The fact that Epstein’s fund is offshore in a tax haven — it is based in the U.S. Virgin Islands — and has a secret client list both add credence to the blackmail theory.
So what did Epstein do with the money he did have under his management, setting aside the questions of how he got it and how much he had? One hedge-fund manager speculates that Epstein could have just put the client money in an S&P 500 index fund, perhaps with a tax dodge thrown in. “I put in $100 million, I get the S&P 500 minus some fees,” he says, speaking of a theoretical client’s experience. Over the past few decades, the client would have “made a shitload” — as would Epstein. A structure like that wouldn’t have required trading desks or analysts or complex regulatory disclosures.
Kass has kicked around a similar idea: Maybe Epstein just put all the client money in U.S. treasuries — the simplest and safest investment there is, and the kind of thing one guy actually can do by himself.
If the blackmail theory sounds far-fetched, it’s worth keeping in mind that it was also floated by one of Epstein’s victims, Virginia Roberts Giuffre. “Epstein … also got girls for Epstein’s friends and acquaintances. Epstein specifically told me that the reason for him doing this was so that they would ‘owe him,’ they would ‘be in his pocket,’ and he would ‘have something on them,’” she said in a court affidavit, according to the investigative series in the Miami Herald that brought the case back to the public’s attention late last year.

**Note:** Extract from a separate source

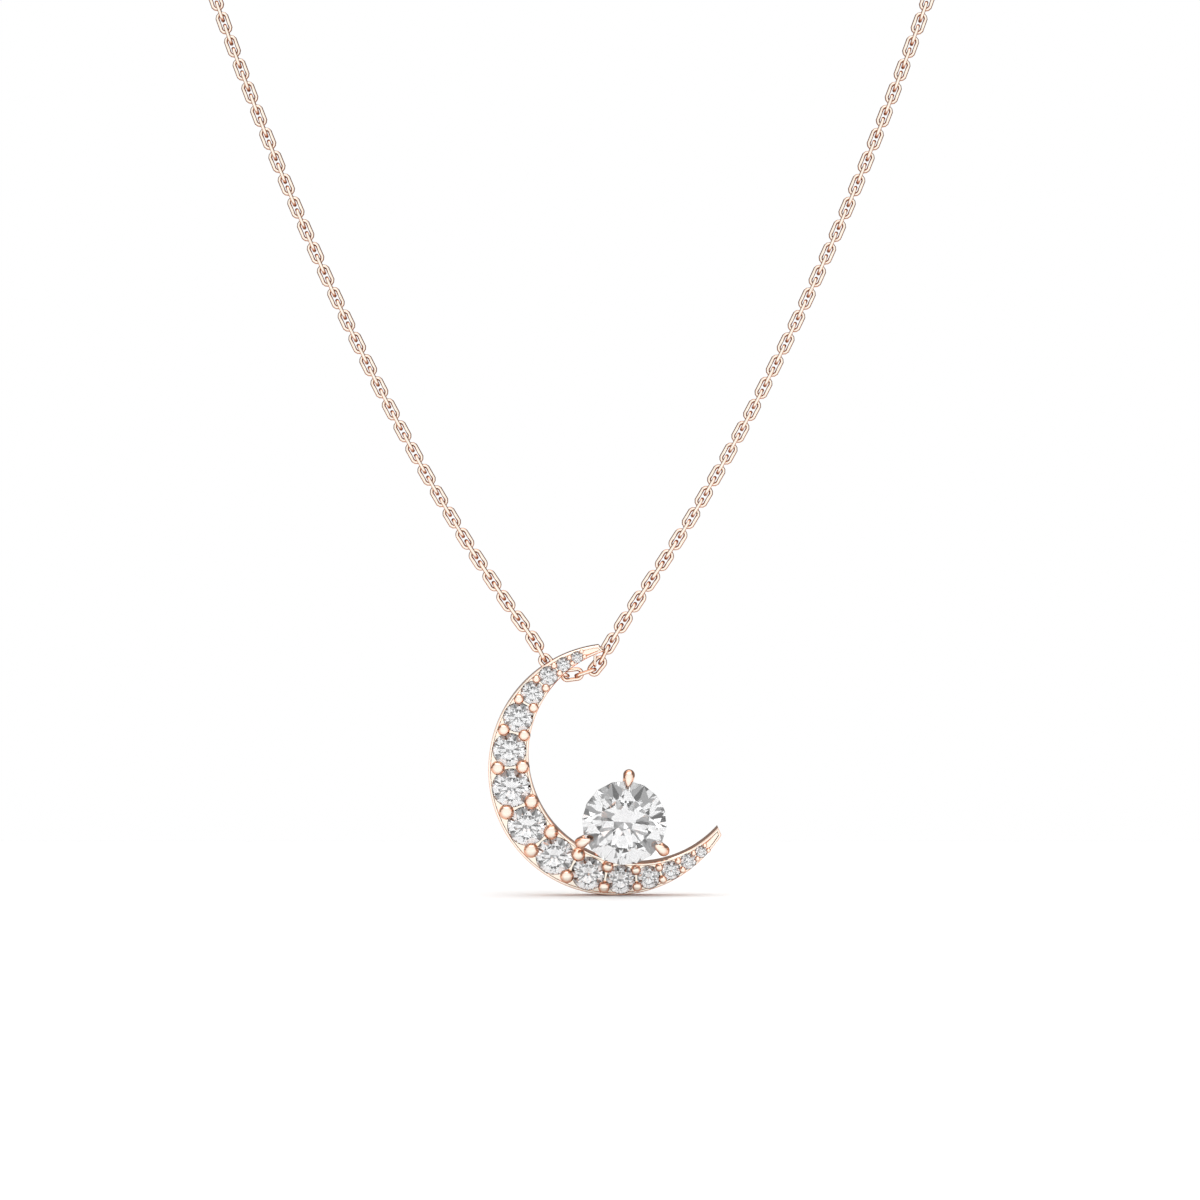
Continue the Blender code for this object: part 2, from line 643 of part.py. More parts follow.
for side, degrees in PRONG_ANGLES.items():
    prong_name = f"prong_{side}"
    on_pendant(finish(prong_name, prong_mesh(prong_name, degrees), ROSE_GOLD, 0.12, 1.0))

base_y = CRESCENT_THICKNESS - BASE_RING_WIRE * 0.5 - 0.10 * MM
base_mesh = ring_mesh("base_ring", BASE_RING_RADIUS, BASE_RING_WIRE, (0.0, 1.0, 0.0))
base_mesh.transform(Matrix.Translation(head_axis + Vector((0.0, base_y, 0.0))))
on_pendant(finish("base_ring", base_mesh, ROSE_GOLD, 0.15, 1.0))


def bridge_mesh(name, degrees):
    # A short bar from the base ring to the inside of the crescent.
    inner_centre = on_circle(INNER_SHIFT, HORN_AXIS)
    way = on_circle(1.0, degrees)
    start = BASE_RING_RADIUS + BASE_RING_WIRE / 2.0 + TOUCH_GAP
    offset = Vector((head_axis.x, head_axis.z)) - inner_centre
    half_b = offset.dot(way)
    wall = -half_b + math.sqrt(half_b ** 2 - offset.length_squared + INNER_RADIUS ** 2)
    end = wall - 0.06 * MM
    return wire_mesh(name, [head_point(start, degrees, base_y), head_point(end, degrees, base_y)],
                     min(BRIDGE_DIAMETER, CRESCENT_THICKNESS - 0.2 * MM))


for side, degrees in BRIDGE_ANGLES.items():
    bridge_name = f"head_bridge_{side}"
    on_pendant(finish(bridge_name, bridge_mesh(bridge_name, degrees), ROSE_GOLD, 0.15, 1.0))


# ------------------------------------------------------------------ hidden bail and tip loop

def bail_mesh(name):
    # An arch soldered to the crescent's back, square to the chain that runs through it.
    chain_way = along(LEFT_LINE, LINK_PITCH * 1.2)[1]
    across = Vector((-chain_way.z, 0.0, chain_way.x))
    if across.z < 0.0:
        across = -across
    back = Vector((0.0, 1.0, 0.0))
    foot = CRESCENT_THICKNESS + TOUCH_GAP
    middle = Vector((bail_drawn.x, 0.0, bail_drawn.z))
    points = [middle + across * bail_radius + back * foot]
    for step in range(13):
        angle = math.pi * step / 12
        points.append(middle + across * bail_radius * math.cos(angle)
                      + back * (bail_back + bail_radius * math.sin(angle)))
    points.append(middle - across * bail_radius + back * foot)
    return wire_mesh(name, points, BAIL_WIRE)


def tip_loop_mesh(name):
    # A small bent loop from the back of the polished tip down round one link's side.
    hold = Vector((TIP_LOOP_PLACE[0] - PENDANT_CENTRE[0], bail_back, TIP_LOOP_PLACE[1] - PENDANT_CENTRE[1]))
    back = CRESCENT_THICKNESS + TOUCH_GAP
    inner_centre = on_circle(INNER_SHIFT, HORN_AXIS)
    band_top = math.sqrt(OUTER_RADIUS ** 2 - hold.x ** 2)
    band_low = inner_centre.y + math.sqrt(INNER_RADIUS ** 2 - (hold.x - inner_centre.x) ** 2)
    band_middle = (band_top + band_low) / 2.0
    upper = Vector((hold.x, back, band_middle + TIP_LOOP_FEET / 2.0))
    lower = Vector((hold.x, back, band_middle - TIP_LOOP_FEET / 2.0))
    way = (hold - (upper + lower) / 2.0).normalized()
    across = Vector((0.0, -way.z, way.y))
    if across.z < 0.0:
        across = -across
    points = [upper]
    for step in range(9):
        angle = math.pi * step / 8
        points.append(hold + across * TIP_LOOP_RADIUS * math.cos(angle) + way * TIP_LOOP_RADIUS * math.sin(angle))
    points.append(lower)
    return wire_mesh(name, points, TIP_LOOP_WIRE)


on_pendant(finish("hidden_bail", bail_mesh("hidden_bail"), ROSE_GOLD, 0.15, 1.0))
on_pendant(finish("tip_loop", tip_loop_mesh("tip_loop"), ROSE_GOLD, 0.15, 1.0))


# ------------------------------------------------------------------ clasp

# Clasp pieces are drawn about the nape's middle: the eye towards +X, the hook towards -X, its
# mouth and trigger on top, the plate's faces at y = -CLASP_THICKNESS / 2 and + the same.
clasp_pivot = pivot("clasp_pivot", NAPE_MIDDLE)


def centred_plate(name, outline, thickness, chamfer=0.0, holes=()):
    mesh = plate_mesh(name, outline, thickness, chamfer, holes)
    mesh.transform(Matrix.Translation((0.0, -thickness / 2.0, 0.0)))
    return mesh


hollow_radius = CLASP_HOOK_RADIUS - CLASP_WALL
slot_width = TRIGGER_THICKNESS + 2 * PLAY
clasp_outline = capsule(CLASP_HOOK_X, CLASP_HOOK_RADIUS, CLASP_EYE_X, CLASP_EYE_RADIUS, 14)
hollow = capsule(CLASP_HOOK_X, hollow_radius, CLASP_NECK_X, hollow_radius * 0.70, 8)
eye_hole = circle(CLASP_RING_WIRE / 2.0 + 0.22 * MM, 12, (CLASP_EYE_X, 0.0))
pin_hole = circle(PIN_DIAMETER / 2.0 + PLAY / 2.0, 12, TRIGGER_PIVOT)

clasp_body = finish("clasp_body", centred_plate("clasp_body", clasp_outline, CLASP_THICKNESS, 0.22 * MM),
                    ROSE_GOLD, 0.16, 1.0)
for hole_name, hole in (("clasp_hollow", hollow), ("clasp_eye", eye_hole), ("clasp_pin_hole", pin_hole)):
    cut(clasp_body, new_object(hole_name, centred_plate(hole_name, hole, CLASP_THICKNESS * 2), cutters))
mouth_left = CLASP_HOOK_X + 0.10 * MM
mouth_right = CLASP_NECK_X + 0.30 * MM
mouth = [(mouth_left, 0.55 * MM), (mouth_right, 0.20 * MM), (mouth_right, 3.0 * MM), (mouth_left - 0.35 * MM, 3.0 * MM)]
slot = [(-0.60 * MM, 0.20 * MM), (CLASP_NECK_X + 0.20 * MM, -0.60 * MM), (2.55 * MM, -0.60 * MM), (2.55 * MM, 3.0 * MM), (-0.60 * MM, 3.0 * MM)]
flats = [(CLASP_EYE_X - 1.25 * MM, -3.0 * MM), (CLASP_EYE_X + 2.0 * MM, -3.0 * MM),
         (CLASP_EYE_X + 2.0 * MM, 3.0 * MM), (CLASP_EYE_X - 0.85 * MM, 3.0 * MM)]
flat_cutter = plate_mesh("clasp_flats", flats, CLASP_THICKNESS)
flat_pair = joined("clasp_flats", [(flat_cutter, (0.0, CLASP_EYE_THICKNESS / 2.0, 0.0)),
                                   (flat_cutter, (0.0, -CLASP_EYE_THICKNESS / 2.0 - CLASP_THICKNESS, 0.0))])
cut(clasp_body, new_object("clasp_flats", flat_pair, cutters))
cut(clasp_body, new_object("clasp_mouth", centred_plate("clasp_mouth", mouth, CLASP_THICKNESS * 2), cutters))
cut(clasp_body, new_object("clasp_slot", centred_plate("clasp_slot", slot, slot_width), cutters))
clasp_body_mesh = evaluated_mesh(clasp_body, "clasp_body")
clasp_body = finish("clasp_body", clasp_body_mesh, ROSE_GOLD, 0.16, 1.0)
clasp_body.parent = clasp_pivot

# The trigger: a tongue that shuts the mouth, a hub on the pin and a thumb lug.
trigger_pivot = pivot("trigger_pivot", (TRIGGER_PIVOT[0], 0.0, TRIGGER_PIVOT[1]), clasp_pivot)
hub = 0.62 * MM
tongue_tip = Vector((mouth_left - TRIGGER_PIVOT[0] + PLAY, 1.05 * MM))
trigger_outline = [(hub * 0.9, -0.35 * MM), (hub, 0.25 * MM), (0.35 * MM, 0.95 * MM), (0.10 * MM, 1.95 * MM),
                   (-0.45 * MM, 2.15 * MM), (-0.85 * MM, 1.85 * MM), (-0.75 * MM, 1.15 * MM),
                   (-1.6 * MM, 1.12 * MM), tuple(tongue_tip), (tongue_tip.x - 0.02 * MM, 0.50 * MM),
                   (-2.3 * MM, 0.42 * MM), (-1.1 * MM, 0.10 * MM), (-0.45 * MM, -0.45 * MM), (0.15 * MM, -0.62 * MM)]
trigger = finish("clasp_trigger",
                 centred_plate("clasp_trigger", trigger_outline, TRIGGER_THICKNESS, 0.06 * MM,
                               (circle(PIN_DIAMETER / 2.0 + PLAY / 2.0, 12),)),
                 ROSE_GOLD, 0.16, 1.0)
trigger.parent = trigger_pivot

pin = bmesh.new()
bmesh.ops.create_cone(pin, cap_ends=True, segments=16, radius1=PIN_DIAMETER / 2.0, radius2=PIN_DIAMETER / 2.0,
                      depth=CLASP_THICKNESS, matrix=Matrix.Rotation(math.radians(90.0), 4, "X"))
clasp_pin = finish("clasp_pin", mesh_from(pin, "clasp_pin"), STEEL, 0.25, 1.0)
clasp_pin.parent = clasp_pivot
clasp_pin.location = (TRIGGER_PIVOT[0], 0.0, TRIGGER_PIVOT[1])

# A bent leaf of spring wire under the hub, in the slot.
spring_points = [(2.35 * MM, 0.30 * MM), (2.38 * MM, -0.10 * MM), (2.20 * MM, -0.36 * MM), (1.85 * MM, -0.44 * MM),
                 (1.35 * MM, -0.40 * MM), (0.90 * MM, -0.28 * MM), (0.72 * MM, -0.16 * MM)]
spring = finish("clasp_spring", wire_mesh("clasp_spring", [(x, 0.0, z) for x, z in spring_points], SPRING_WIRE),
                STEEL, 0.25, 1.0)
spring.parent = clasp_pivot

clasp_ring = finish("clasp_ring", ring_mesh("clasp_ring", CLASP_RING_RADIUS, CLASP_RING_WIRE, (0.0, 0.0, 1.0)),
                    ROSE_GOLD, 0.16, 1.0)
clasp_ring.location = clasp_ring_middle
catch_ring = finish("catch_ring", ring_mesh("catch_ring", CATCH_RING_RADIUS, CATCH_RING_WIRE, (0.0, 0.0, 1.0)),
                    ROSE_GOLD, 0.16, 1.0)
catch_ring.location = catch_ring_middle

# The plain tag hangs from the catch ring; its hole is round the ring's wire.
tag_hole = CATCH_RING_WIRE / 2.0 + 0.10 * MM
tag_spot = on_circle(CATCH_RING_RADIUS, TAG_ANGLE, (catch_ring_x, 0.0))
tag_pivot = pivot("tag_pivot", NAPE_MIDDLE + Vector((tag_spot.x, tag_spot.y, 0.0)))
tag_pivot.rotation_euler.z = math.radians(TAG_ANGLE - 90.0)
tag_top = tag_hole - CATCH_RING_WIRE / 2.0
tag_half = TAG_WIDTH / 2.0
tag_straight = TAG_LENGTH - TAG_WIDTH / 2.0 - 0.95 * MM
tag_outline = (arc(0.95 * MM, 0.0, 180.0, 10)
               + arc(tag_half, 180.0, 360.0, 14, (0.0, -tag_straight)))
tag_mesh = plate_mesh("tag", tag_outline, TAG_THICKNESS, 0.05 * MM, (circle(tag_hole, 12),))
tag_mesh.transform(Matrix.Rotation(math.radians(90.0), 4, "Z") @ Matrix.Translation((0.0, -TAG_THICKNESS / 2.0, 0.0)))
tag = finish("tag", tag_mesh, ROSE_GOLD, 0.15, 1.0)
tag.parent = tag_pivot
tag.location = (0.0, 0.0, -tag_top)
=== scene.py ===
import math

import bpy
from mathutils import Matrix, Vector


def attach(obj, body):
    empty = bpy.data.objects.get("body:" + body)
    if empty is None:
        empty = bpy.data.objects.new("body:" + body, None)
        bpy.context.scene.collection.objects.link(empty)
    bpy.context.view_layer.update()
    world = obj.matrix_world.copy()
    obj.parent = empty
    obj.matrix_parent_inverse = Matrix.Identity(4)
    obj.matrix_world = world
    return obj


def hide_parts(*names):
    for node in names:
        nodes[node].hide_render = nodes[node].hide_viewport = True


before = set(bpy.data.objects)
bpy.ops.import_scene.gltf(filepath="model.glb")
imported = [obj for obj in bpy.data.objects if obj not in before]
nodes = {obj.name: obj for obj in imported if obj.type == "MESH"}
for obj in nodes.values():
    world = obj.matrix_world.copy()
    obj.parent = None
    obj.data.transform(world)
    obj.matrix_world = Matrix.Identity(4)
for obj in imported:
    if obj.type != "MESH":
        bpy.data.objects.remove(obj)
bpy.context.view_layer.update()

mm = 0.001
mergeDistance = 0.0005 * mm
editTool = bpy.context.scene.tool_settings


# small helpers for objects

def only(piece):
    bpy.ops.object.select_all(action="DESELECT")
    piece.select_set(True)
    bpy.context.view_layer.objects.active = piece


def settle(piece, place=Matrix.Identity(4)):
    # the piece's place goes into its mesh, doubles are merged and faces turned outwards
    only(piece)
    piece.matrix_world = place @ piece.matrix_world
    bpy.ops.object.transform_apply(location=True, rotation=True, scale=True)
    bpy.ops.object.mode_set(mode="EDIT")
    bpy.ops.mesh.select_all(action="SELECT")
    bpy.ops.mesh.remove_doubles(threshold=mergeDistance)
    bpy.ops.mesh.normals_make_consistent(inside=False)
    bpy.ops.object.mode_set(mode="OBJECT")
    return piece


def copyOf(piece, place=Matrix.Identity(4)):
    twin = bpy.data.objects.new(piece.name, piece.data.copy())
    bpy.context.scene.collection.objects.link(twin)
    twin.matrix_world = place
    return twin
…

In the 2015 filing, Giuffre claimed that Epstein “debriefed her” after she was forced into sexual encounters so that he could possess “intimate and potentially embarrassing information” to blackmail friends into parking their money with him. She also said photographic and video evidence existed — an assertion that looms especially large now that federal investigators have found a trove of images in Epstein’s home safe.